## Supplied information
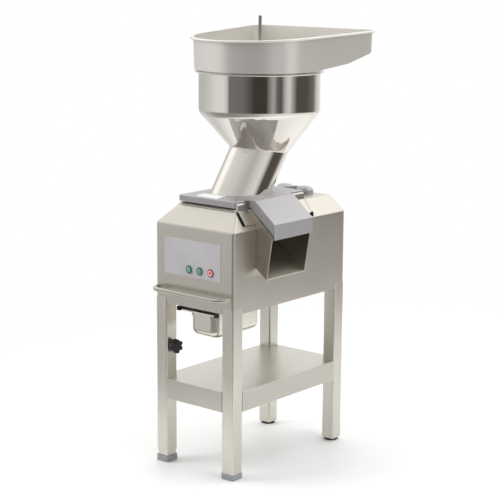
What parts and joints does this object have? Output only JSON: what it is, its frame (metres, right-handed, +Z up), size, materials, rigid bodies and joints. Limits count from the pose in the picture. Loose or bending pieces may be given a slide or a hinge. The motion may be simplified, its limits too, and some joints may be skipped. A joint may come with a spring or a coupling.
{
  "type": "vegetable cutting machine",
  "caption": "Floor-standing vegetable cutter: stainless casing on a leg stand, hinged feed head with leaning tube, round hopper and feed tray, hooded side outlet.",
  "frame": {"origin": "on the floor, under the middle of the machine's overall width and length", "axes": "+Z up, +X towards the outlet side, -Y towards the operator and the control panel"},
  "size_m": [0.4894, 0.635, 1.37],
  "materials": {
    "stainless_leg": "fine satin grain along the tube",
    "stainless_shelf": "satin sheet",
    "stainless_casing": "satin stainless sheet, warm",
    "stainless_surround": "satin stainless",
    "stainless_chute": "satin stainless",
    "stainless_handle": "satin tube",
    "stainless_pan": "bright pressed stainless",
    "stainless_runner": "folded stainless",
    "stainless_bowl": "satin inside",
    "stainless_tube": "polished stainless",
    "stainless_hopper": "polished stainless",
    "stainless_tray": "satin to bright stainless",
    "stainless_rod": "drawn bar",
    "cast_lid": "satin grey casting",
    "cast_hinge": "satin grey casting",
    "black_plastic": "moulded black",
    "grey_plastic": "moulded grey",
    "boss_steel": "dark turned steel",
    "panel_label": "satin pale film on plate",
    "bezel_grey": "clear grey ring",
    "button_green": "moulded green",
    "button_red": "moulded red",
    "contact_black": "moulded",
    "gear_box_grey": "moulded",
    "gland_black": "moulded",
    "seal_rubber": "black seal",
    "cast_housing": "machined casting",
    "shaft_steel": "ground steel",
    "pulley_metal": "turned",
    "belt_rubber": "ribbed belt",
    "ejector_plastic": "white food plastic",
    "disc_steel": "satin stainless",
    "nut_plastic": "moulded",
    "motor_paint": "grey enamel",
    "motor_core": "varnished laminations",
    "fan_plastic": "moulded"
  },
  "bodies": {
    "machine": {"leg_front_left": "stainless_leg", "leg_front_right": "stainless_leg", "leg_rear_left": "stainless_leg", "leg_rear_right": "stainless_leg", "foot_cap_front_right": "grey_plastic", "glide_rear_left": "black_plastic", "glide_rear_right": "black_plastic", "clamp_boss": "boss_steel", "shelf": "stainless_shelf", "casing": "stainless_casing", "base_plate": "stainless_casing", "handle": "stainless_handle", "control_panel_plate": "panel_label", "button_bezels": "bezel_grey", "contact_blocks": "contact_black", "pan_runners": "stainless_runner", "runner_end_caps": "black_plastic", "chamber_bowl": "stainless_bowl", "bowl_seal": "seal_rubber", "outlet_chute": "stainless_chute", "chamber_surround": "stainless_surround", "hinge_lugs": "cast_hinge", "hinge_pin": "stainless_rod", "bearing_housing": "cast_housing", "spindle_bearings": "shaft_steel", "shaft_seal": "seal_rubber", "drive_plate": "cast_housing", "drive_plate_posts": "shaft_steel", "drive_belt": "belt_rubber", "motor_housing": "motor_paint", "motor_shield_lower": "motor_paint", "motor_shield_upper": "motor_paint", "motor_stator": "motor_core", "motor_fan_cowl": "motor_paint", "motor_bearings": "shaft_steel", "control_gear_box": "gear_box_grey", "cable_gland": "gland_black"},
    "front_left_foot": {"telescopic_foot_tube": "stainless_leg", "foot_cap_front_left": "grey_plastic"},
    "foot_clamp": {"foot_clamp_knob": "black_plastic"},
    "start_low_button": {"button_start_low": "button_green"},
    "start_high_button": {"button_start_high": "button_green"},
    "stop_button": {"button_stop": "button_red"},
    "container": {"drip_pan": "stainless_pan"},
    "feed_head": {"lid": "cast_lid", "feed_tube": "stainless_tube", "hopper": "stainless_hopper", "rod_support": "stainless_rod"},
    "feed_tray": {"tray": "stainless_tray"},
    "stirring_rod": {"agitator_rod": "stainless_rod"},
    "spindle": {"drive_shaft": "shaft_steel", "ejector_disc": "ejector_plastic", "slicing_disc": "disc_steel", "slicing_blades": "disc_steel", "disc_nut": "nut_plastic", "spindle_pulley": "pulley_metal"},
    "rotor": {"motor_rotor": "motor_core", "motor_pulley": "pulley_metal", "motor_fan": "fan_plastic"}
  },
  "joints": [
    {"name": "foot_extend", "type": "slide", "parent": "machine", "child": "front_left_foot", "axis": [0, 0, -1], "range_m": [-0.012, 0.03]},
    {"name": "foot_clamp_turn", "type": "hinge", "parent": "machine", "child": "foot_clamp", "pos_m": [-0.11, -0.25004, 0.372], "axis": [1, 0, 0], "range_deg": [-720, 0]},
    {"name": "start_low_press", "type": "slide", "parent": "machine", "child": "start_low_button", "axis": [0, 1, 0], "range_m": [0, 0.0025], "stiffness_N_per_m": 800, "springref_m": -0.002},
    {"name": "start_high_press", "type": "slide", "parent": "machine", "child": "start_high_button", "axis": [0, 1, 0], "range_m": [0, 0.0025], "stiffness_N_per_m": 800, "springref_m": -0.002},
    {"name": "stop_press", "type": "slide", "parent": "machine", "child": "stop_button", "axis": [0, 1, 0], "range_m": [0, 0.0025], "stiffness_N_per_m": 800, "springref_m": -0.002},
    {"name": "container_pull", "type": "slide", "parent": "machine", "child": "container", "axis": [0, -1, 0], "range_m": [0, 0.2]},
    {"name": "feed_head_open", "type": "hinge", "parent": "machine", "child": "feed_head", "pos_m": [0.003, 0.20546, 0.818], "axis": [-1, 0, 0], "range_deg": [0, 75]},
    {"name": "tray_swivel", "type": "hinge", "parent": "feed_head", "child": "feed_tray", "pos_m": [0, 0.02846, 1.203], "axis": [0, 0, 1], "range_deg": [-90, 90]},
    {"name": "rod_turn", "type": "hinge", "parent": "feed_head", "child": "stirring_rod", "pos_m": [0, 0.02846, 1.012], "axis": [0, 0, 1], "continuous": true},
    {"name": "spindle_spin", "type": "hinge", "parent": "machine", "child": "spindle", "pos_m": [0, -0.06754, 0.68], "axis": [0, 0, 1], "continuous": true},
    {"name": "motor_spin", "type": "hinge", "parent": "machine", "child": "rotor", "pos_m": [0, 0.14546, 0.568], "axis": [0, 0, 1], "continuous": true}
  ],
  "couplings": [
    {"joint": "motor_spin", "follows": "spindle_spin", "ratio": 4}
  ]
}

## Given problem
Write out the data exactly as it stands.

## Problem solution
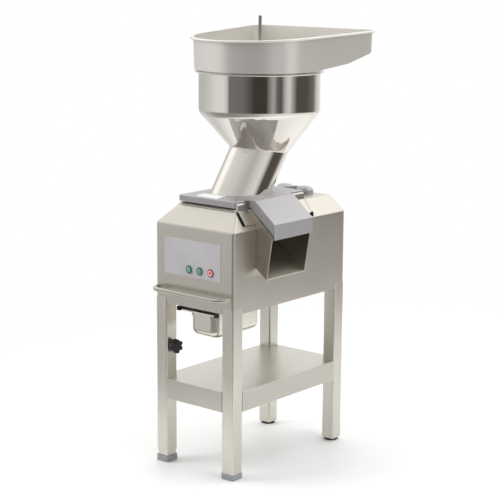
What parts and joints does this object have? Output only JSON: what it is, its frame (metres, right-handed, +Z up), size, materials, rigid bodies and joints. Limits count from the pose in the picture. Loose or bending pieces may be given a slide or a hinge. The motion may be simplified, its limits too, and some joints may be skipped. A joint may come with a spring or a coupling.
{
  "type": "vegetable cutting machine",
  "caption": "Floor-standing vegetable cutter: stainless casing on a leg stand, hinged feed head with leaning tube, round hopper and feed tray, hooded side outlet.",
  "frame": {"origin": "on the floor, under the middle of the machine's overall width and length", "axes": "+Z up, +X towards the outlet side, -Y towards the operator and the control panel"},
  "size_m": [0.4894, 0.635, 1.37],
  "materials": {
    "stainless_leg": "fine satin grain along the tube",
    "stainless_shelf": "satin sheet",
    "stainless_casing": "satin stainless sheet, warm",
    "stainless_surround": "satin stainless",
    "stainless_chute": "satin stainless",
    "stainless_handle": "satin tube",
    "stainless_pan": "bright pressed stainless",
    "stainless_runner": "folded stainless",
    "stainless_bowl": "satin inside",
    "stainless_tube": "polished stainless",
    "stainless_hopper": "polished stainless",
    "stainless_tray": "satin to bright stainless",
    "stainless_rod": "drawn bar",
    "cast_lid": "satin grey casting",
    "cast_hinge": "satin grey casting",
    "black_plastic": "moulded black",
    "grey_plastic": "moulded grey",
    "boss_steel": "dark turned steel",
    "panel_label": "satin pale film on plate",
    "bezel_grey": "clear grey ring",
    "button_green": "moulded green",
    "button_red": "moulded red",
    "contact_black": "moulded",
    "gear_box_grey": "moulded",
    "gland_black": "moulded",
    "seal_rubber": "black seal",
    "cast_housing": "machined casting",
    "shaft_steel": "ground steel",
    "pulley_metal": "turned",
    "belt_rubber": "ribbed belt",
    "ejector_plastic": "white food plastic",
    "disc_steel": "satin stainless",
    "nut_plastic": "moulded",
    "motor_paint": "grey enamel",
    "motor_core": "varnished laminations",
    "fan_plastic": "moulded"
  },
  "bodies": {
    "machine": {"leg_front_left": "stainless_leg", "leg_front_right": "stainless_leg", "leg_rear_left": "stainless_leg", "leg_rear_right": "stainless_leg", "foot_cap_front_right": "grey_plastic", "glide_rear_left": "black_plastic", "glide_rear_right": "black_plastic", "clamp_boss": "boss_steel", "shelf": "stainless_shelf", "casing": "stainless_casing", "base_plate": "stainless_casing", "handle": "stainless_handle", "control_panel_plate": "panel_label", "button_bezels": "bezel_grey", "contact_blocks": "contact_black", "pan_runners": "stainless_runner", "runner_end_caps": "black_plastic", "chamber_bowl": "stainless_bowl", "bowl_seal": "seal_rubber", "outlet_chute": "stainless_chute", "chamber_surround": "stainless_surround", "hinge_lugs": "cast_hinge", "hinge_pin": "stainless_rod", "bearing_housing": "cast_housing", "spindle_bearings": "shaft_steel", "shaft_seal": "seal_rubber", "drive_plate": "cast_housing", "drive_plate_posts": "shaft_steel", "drive_belt": "belt_rubber", "motor_housing": "motor_paint", "motor_shield_lower": "motor_paint", "motor_shield_upper": "motor_paint", "motor_stator": "motor_core", "motor_fan_cowl": "motor_paint", "motor_bearings": "shaft_steel", "control_gear_box": "gear_box_grey", "cable_gland": "gland_black"},
    "front_left_foot": {"telescopic_foot_tube": "stainless_leg", "foot_cap_front_left": "grey_plastic"},
    "foot_clamp": {"foot_clamp_knob": "black_plastic"},
    "start_low_button": {"button_start_low": "button_green"},
    "start_high_button": {"button_start_high": "button_green"},
    "stop_button": {"button_stop": "button_red"},
    "container": {"drip_pan": "stainless_pan"},
    "feed_head": {"lid": "cast_lid", "feed_tube": "stainless_tube", "hopper": "stainless_hopper", "rod_support": "stainless_rod"},
    "feed_tray": {"tray": "stainless_tray"},
    "stirring_rod": {"agitator_rod": "stainless_rod"},
    "spindle": {"drive_shaft": "shaft_steel", "ejector_disc": "ejector_plastic", "slicing_disc": "disc_steel", "slicing_blades": "disc_steel", "disc_nut": "nut_plastic", "spindle_pulley": "pulley_metal"},
    "rotor": {"motor_rotor": "motor_core", "motor_pulley": "pulley_metal", "motor_fan": "fan_plastic"}
  },
  "joints": [
    {"name": "foot_extend", "type": "slide", "parent": "machine", "child": "front_left_foot", "axis": [0, 0, -1], "range_m": [-0.012, 0.03]},
    {"name": "foot_clamp_turn", "type": "hinge", "parent": "machine", "child": "foot_clamp", "pos_m": [-0.11, -0.25004, 0.372], "axis": [1, 0, 0], "range_deg": [-720, 0]},
    {"name": "start_low_press", "type": "slide", "parent": "machine", "child": "start_low_button", "axis": [0, 1, 0], "range_m": [0, 0.0025], "stiffness_N_per_m": 800, "springref_m": -0.002},
    {"name": "start_high_press", "type": "slide", "parent": "machine", "child": "start_high_button", "axis": [0, 1, 0], "range_m": [0, 0.0025], "stiffness_N_per_m": 800, "springref_m": -0.002},
    {"name": "stop_press", "type": "slide", "parent": "machine", "child": "stop_button", "axis": [0, 1, 0], "range_m": [0, 0.0025], "stiffness_N_per_m": 800, "springref_m": -0.002},
    {"name": "container_pull", "type": "slide", "parent": "machine", "child": "container", "axis": [0, -1, 0], "range_m": [0, 0.2]},
    {"name": "feed_head_open", "type": "hinge", "parent": "machine", "child": "feed_head", "pos_m": [0.003, 0.20546, 0.818], "axis": [-1, 0, 0], "range_deg": [0, 75]},
    {"name": "tray_swivel", "type": "hinge", "parent": "feed_head", "child": "feed_tray", "pos_m": [0, 0.02846, 1.203], "axis": [0, 0, 1], "range_deg": [-90, 90]},
    {"name": "rod_turn", "type": "hinge", "parent": "feed_head", "child": "stirring_rod", "pos_m": [0, 0.02846, 1.012], "axis": [0, 0, 1], "continuous": true},
    {"name": "spindle_spin", "type": "hinge", "parent": "machine", "child": "spindle", "pos_m": [0, -0.06754, 0.68], "axis": [0, 0, 1], "continuous": true},
    {"name": "motor_spin", "type": "hinge", "parent": "machine", "child": "rotor", "pos_m": [0, 0.14546, 0.568], "axis": [0, 0, 1], "continuous": true}
  ],
  "couplings": [
    {"joint": "motor_spin", "follows": "spindle_spin", "ratio": 4}
  ]
}